Quasi il 49% degli infermieri e dei professionisti sanitari dei Servizi psichiatrici di diagnosi e cura (Spdc) ha subito almeno una forma di violenza negli ultimi due anni. Il 20% delle aggressioni è commesso da "pazienti difficili", con patologie psichiatriche unite ad abuso di sostanze o precedenti penali. Tuttavia, il 69% degli operatori non denuncia le aggressioni subite per paura di ritorsioni o sfiducia nel sistema, una reticenza soprattutto femminile. È il quadro delineato dal Sindacato nazionale infermieri Nursing Up, che porta alla luce l'escalation di aggressioni a professionisti nei reparti psichiatrici definendo il 2024 come "annus horribilis". Il sindacato evidenzia i casi più eclatanti.
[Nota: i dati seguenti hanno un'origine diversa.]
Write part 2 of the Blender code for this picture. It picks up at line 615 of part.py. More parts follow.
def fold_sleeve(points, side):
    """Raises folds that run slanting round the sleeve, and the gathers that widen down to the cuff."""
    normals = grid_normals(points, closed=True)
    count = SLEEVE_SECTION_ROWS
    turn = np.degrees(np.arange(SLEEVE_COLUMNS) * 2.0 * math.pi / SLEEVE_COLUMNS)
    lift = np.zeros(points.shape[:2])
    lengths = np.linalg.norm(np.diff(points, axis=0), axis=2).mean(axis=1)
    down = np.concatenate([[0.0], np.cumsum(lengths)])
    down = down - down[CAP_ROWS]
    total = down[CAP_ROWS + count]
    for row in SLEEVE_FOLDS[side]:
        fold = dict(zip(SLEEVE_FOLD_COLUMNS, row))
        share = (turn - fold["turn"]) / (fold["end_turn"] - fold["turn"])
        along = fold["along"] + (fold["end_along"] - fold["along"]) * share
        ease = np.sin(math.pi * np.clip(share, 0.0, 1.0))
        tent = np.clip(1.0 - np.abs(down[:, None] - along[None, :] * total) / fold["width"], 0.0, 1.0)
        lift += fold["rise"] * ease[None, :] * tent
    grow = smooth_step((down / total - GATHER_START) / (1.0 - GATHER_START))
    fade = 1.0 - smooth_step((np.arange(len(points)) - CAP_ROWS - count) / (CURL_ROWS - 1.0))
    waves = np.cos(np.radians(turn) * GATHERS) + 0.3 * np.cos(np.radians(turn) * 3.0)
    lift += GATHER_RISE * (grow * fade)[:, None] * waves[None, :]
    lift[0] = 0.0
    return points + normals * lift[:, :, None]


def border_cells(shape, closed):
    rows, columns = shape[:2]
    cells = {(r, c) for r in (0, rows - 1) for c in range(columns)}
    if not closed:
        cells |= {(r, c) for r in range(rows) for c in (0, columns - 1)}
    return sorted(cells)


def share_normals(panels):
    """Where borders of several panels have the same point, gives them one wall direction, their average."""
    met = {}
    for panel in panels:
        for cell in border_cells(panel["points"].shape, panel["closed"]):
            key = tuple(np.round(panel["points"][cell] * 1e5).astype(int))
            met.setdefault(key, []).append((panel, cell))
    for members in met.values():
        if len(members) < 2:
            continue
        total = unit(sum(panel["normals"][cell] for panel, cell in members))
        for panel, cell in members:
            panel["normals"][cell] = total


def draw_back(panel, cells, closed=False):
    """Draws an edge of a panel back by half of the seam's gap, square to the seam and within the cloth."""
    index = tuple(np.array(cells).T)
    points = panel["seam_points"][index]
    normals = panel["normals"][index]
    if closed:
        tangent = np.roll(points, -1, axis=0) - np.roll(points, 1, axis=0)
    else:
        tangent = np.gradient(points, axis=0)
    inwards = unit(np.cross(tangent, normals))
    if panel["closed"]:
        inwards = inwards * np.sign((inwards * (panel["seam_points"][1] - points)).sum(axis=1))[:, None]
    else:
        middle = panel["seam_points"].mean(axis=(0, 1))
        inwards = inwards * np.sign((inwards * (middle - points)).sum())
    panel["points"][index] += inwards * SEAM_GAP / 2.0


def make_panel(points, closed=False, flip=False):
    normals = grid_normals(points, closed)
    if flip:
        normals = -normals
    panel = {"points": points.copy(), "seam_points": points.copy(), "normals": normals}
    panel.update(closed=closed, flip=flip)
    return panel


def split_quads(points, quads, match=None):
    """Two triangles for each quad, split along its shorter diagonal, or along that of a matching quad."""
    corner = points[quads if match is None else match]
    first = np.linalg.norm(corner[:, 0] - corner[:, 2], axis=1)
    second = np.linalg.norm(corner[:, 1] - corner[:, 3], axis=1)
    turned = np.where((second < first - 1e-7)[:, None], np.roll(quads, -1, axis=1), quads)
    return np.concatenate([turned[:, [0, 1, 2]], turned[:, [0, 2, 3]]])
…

La vandalizzazione del reparto a Baggiovara, il tentativo di strangolamento di un'infermiera da una paziente a Grosseto, la puntura con una siringa di un infermiere durante una colluttazione (sempre con un paziente) a Pordenone, gli schiaffi e i pugni contro una dottoressa all'ospedale Santa Chiara di Pisa, l'aggressione di tre operatori a Desio, il sequestro di una psichiatra e un'infermiera per 45 minuti da parte di un uomo armato di coltello a Firenze, l'accoltellamento di un medico a Bolzano, l'aggressione di un infermiere e agenti penitenziari nel carcere Pasquale di Lorenzo ad Agrigento. Il sindacato ribadisce la necessità di maggiore sicurezza nei reparti e nei pronto soccorso, con protocolli chiari e vincolanti e maggiore presenza di agenti con allargamento delle fasce di intervento. Ma anche supporto psicologico agli operatori sanitari e ampliamento degli spazi dedicati ai pazienti difficili, per evitare sovraffollamento nei reparti e nei Ps.